### WHAT IS REQUIRED
Return the listing word for word, as given.

/---

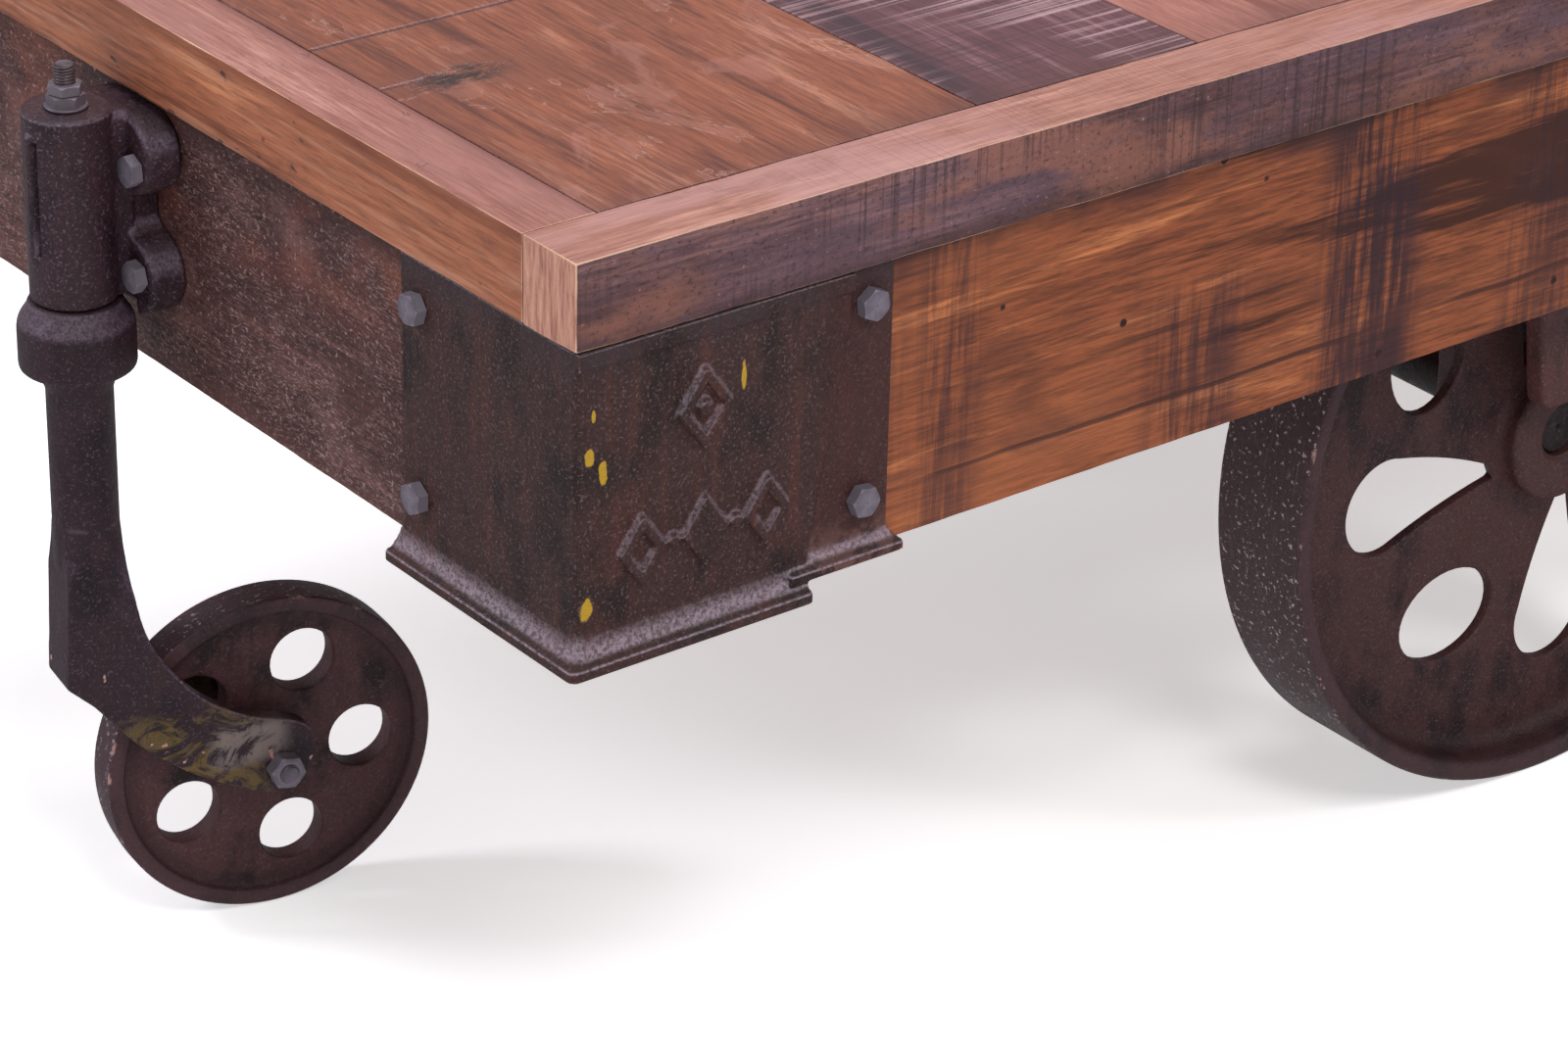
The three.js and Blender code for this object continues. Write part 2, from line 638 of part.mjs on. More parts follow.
function casterLeg() {
  const stem = turned([
    [0, 200],
    [STEM_NECK_RADIUS, 200],
    [STEM_NECK_RADIUS, 284],
    [17, 290],
    [19, COLLAR_BOTTOM],
    [COLLAR_RADIUS - 1, COLLAR_BOTTOM],
    [COLLAR_RADIUS, COLLAR_BOTTOM + 2],
    [COLLAR_RADIUS, 318],
    [21.5, COLLAR_TOP],
    [STEM_RADIUS, COLLAR_TOP],
    [STEM_RADIUS, BARREL_TOP - 1.5],
    [STUD_RADIUS, BARREL_TOP - 1],
    [STUD_RADIUS, STUD_TOP],
    [0, STUD_TOP],
  ], ROUND_SEGMENTS);
  const side = slabAlongY(outline(FORK_SIDE), -THROUGH, THROUGH);
  const plan = new THREE.ExtrudeGeometry(
    symmetricOutline(FORK_PLAN, false),
    { depth: THROUGH, bevelEnabled: false },
  );
  const front = slabAlongY(symmetricOutline(FORK_FRONT, true), -THROUGH, THROUGH).rotateZ(Math.PI / 2);
  const crown = common([side, plan, front, turned(CROWN_ROUND, ROUND_SEGMENTS)]);
  const axle = [CASTER_TRAIL, 0, CASTER_WHEEL_RADIUS];
  const slot = rod('y', FORK_SLOT_RADIUS, -FORK_SLOT_HALF, FORK_SLOT_HALF, axle, 2 * ROUND_SEGMENTS);
  const hole = rod('y', CASTER_AXLE_RADIUS + GAP, -THROUGH, THROUGH, axle);
  return cut(join([stem, crown]), [slot, hole]);
}

// Turns about Y through the origin, with the middle of its width at zero.
function casterWheel() {
  const bore = CASTER_AXLE_RADIUS + GAP;
  const half = CASTER_WHEEL_WIDTH / 2;
  const rim = CASTER_WHEEL_RADIUS;
  const halfProfile = [
    [bore, CASTER_HUB_HALF],
    [CASTER_HUB_RADIUS, CASTER_HUB_HALF],
    [CASTER_HUB_RADIUS + 2 * RIM_SOFTENING, CASTER_WEB_HALF],
    [rim - CASTER_RIM_THICKNESS - 2 * RIM_SOFTENING, CASTER_WEB_HALF],
    [rim - CASTER_RIM_THICKNESS, half],
    [rim - RIM_SOFTENING, half],
    [rim, half - RIM_SOFTENING],
  ];
  const profile = [
    ...halfProfile.map(([radius, y]) => [radius, -y]),
    ...halfProfile.toReversed(),
    [bore, -CASTER_HUB_HALF],
  ];
  const body = turned(profile, 36).rotateX(-Math.PI / 2);
  const holes = [];
  for (let i = 0; i < CASTER_HOLE_COUNT; i += 1) {
    const angle = CASTER_HOLE_ANGLE + i * 360 / CASTER_HOLE_COUNT;
    const [x, z] = polar(angle, CASTER_HOLE_CIRCLE);
    holes.push(rod('y', CASTER_HOLE_RADIUS, -THROUGH, THROUGH, [x, 0, z], 14));
  }
  return cut(body, holes);
}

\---

### OUTPUT FOR THIS TASK
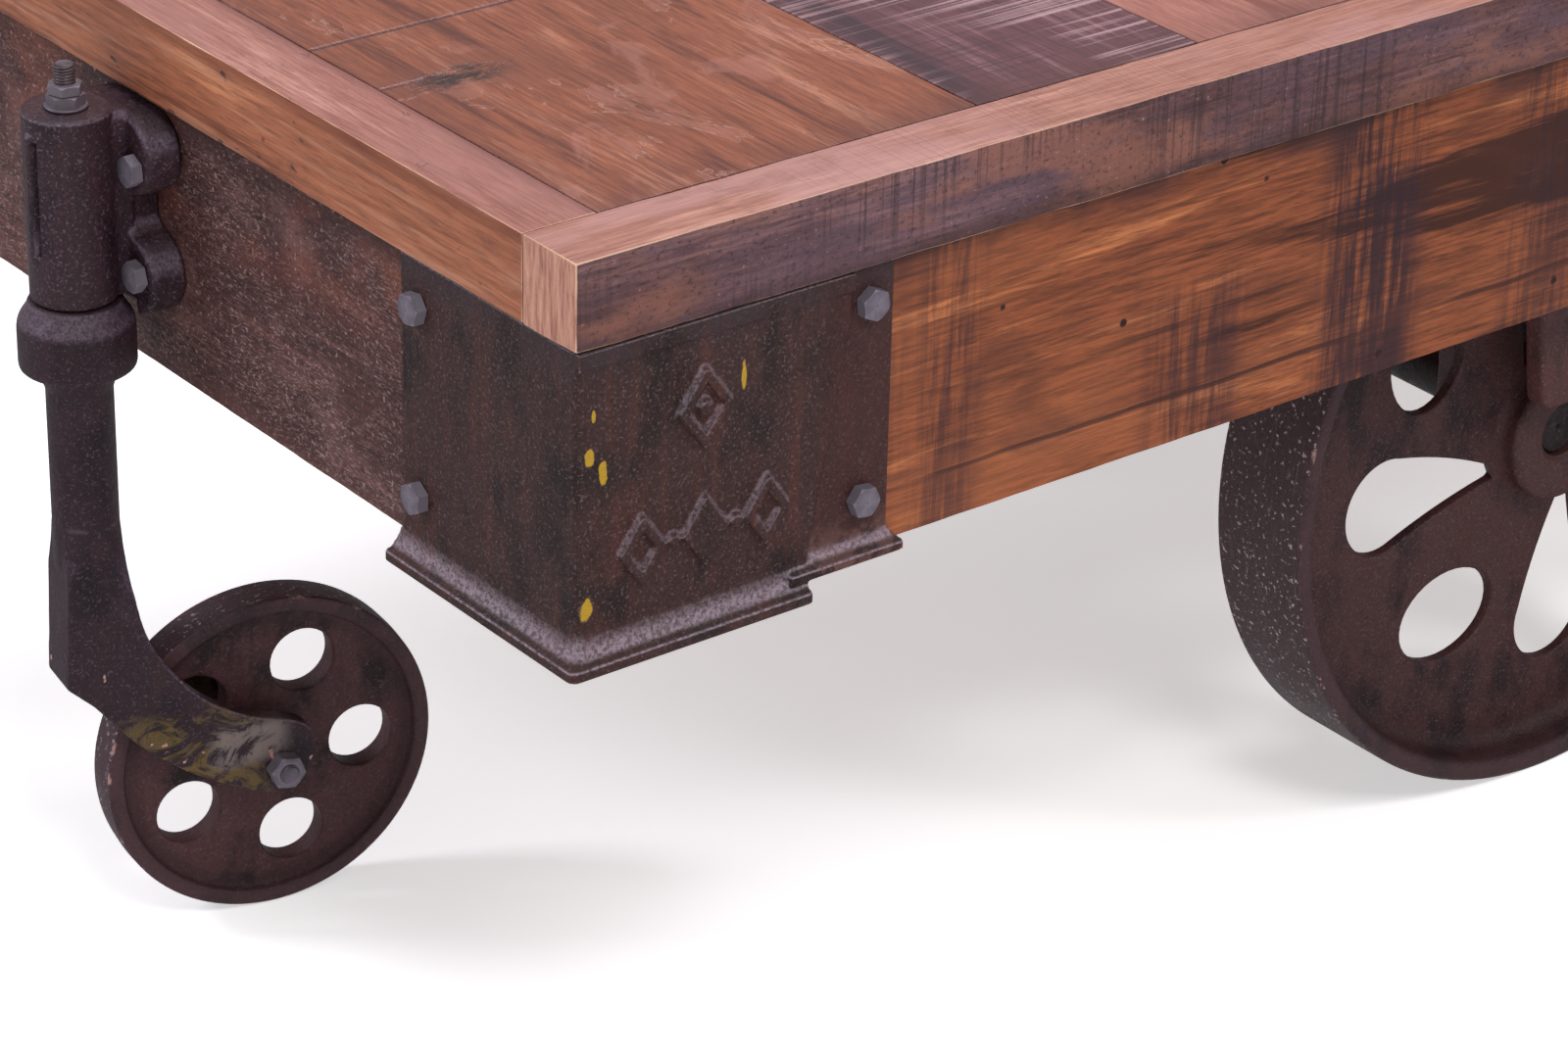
The three.js and Blender code for this object continues. Write part 2, from line 638 of part.mjs on. More parts follow.
function casterLeg() {
  const stem = turned([
    [0, 200],
    [STEM_NECK_RADIUS, 200],
    [STEM_NECK_RADIUS, 284],
    [17, 290],
    [19, COLLAR_BOTTOM],
    [COLLAR_RADIUS - 1, COLLAR_BOTTOM],
    [COLLAR_RADIUS, COLLAR_BOTTOM + 2],
    [COLLAR_RADIUS, 318],
    [21.5, COLLAR_TOP],
    [STEM_RADIUS, COLLAR_TOP],
    [STEM_RADIUS, BARREL_TOP - 1.5],
    [STUD_RADIUS, BARREL_TOP - 1],
    [STUD_RADIUS, STUD_TOP],
    [0, STUD_TOP],
  ], ROUND_SEGMENTS);
  const side = slabAlongY(outline(FORK_SIDE), -THROUGH, THROUGH);
  const plan = new THREE.ExtrudeGeometry(
    symmetricOutline(FORK_PLAN, false),
    { depth: THROUGH, bevelEnabled: false },
  );
  const front = slabAlongY(symmetricOutline(FORK_FRONT, true), -THROUGH, THROUGH).rotateZ(Math.PI / 2);
  const crown = common([side, plan, front, turned(CROWN_ROUND, ROUND_SEGMENTS)]);
  const axle = [CASTER_TRAIL, 0, CASTER_WHEEL_RADIUS];
  const slot = rod('y', FORK_SLOT_RADIUS, -FORK_SLOT_HALF, FORK_SLOT_HALF, axle, 2 * ROUND_SEGMENTS);
  const hole = rod('y', CASTER_AXLE_RADIUS + GAP, -THROUGH, THROUGH, axle);
  return cut(join([stem, crown]), [slot, hole]);
}

// Turns about Y through the origin, with the middle of its width at zero.
function casterWheel() {
  const bore = CASTER_AXLE_RADIUS + GAP;
  const half = CASTER_WHEEL_WIDTH / 2;
  const rim = CASTER_WHEEL_RADIUS;
  const halfProfile = [
    [bore, CASTER_HUB_HALF],
    [CASTER_HUB_RADIUS, CASTER_HUB_HALF],
    [CASTER_HUB_RADIUS + 2 * RIM_SOFTENING, CASTER_WEB_HALF],
    [rim - CASTER_RIM_THICKNESS - 2 * RIM_SOFTENING, CASTER_WEB_HALF],
    [rim - CASTER_RIM_THICKNESS, half],
    [rim - RIM_SOFTENING, half],
    [rim, half - RIM_SOFTENING],
  ];
  const profile = [
    ...halfProfile.map(([radius, y]) => [radius, -y]),
    ...halfProfile.toReversed(),
    [bore, -CASTER_HUB_HALF],
  ];
  const body = turned(profile, 36).rotateX(-Math.PI / 2);
  const holes = [];
  for (let i = 0; i < CASTER_HOLE_COUNT; i += 1) {
    const angle = CASTER_HOLE_ANGLE + i * 360 / CASTER_HOLE_COUNT;
    const [x, z] = polar(angle, CASTER_HOLE_CIRCLE);
    holes.push(rod('y', CASTER_HOLE_RADIUS, -THROUGH, THROUGH, [x, 0, z], 14));
  }
  return cut(body, holes);
}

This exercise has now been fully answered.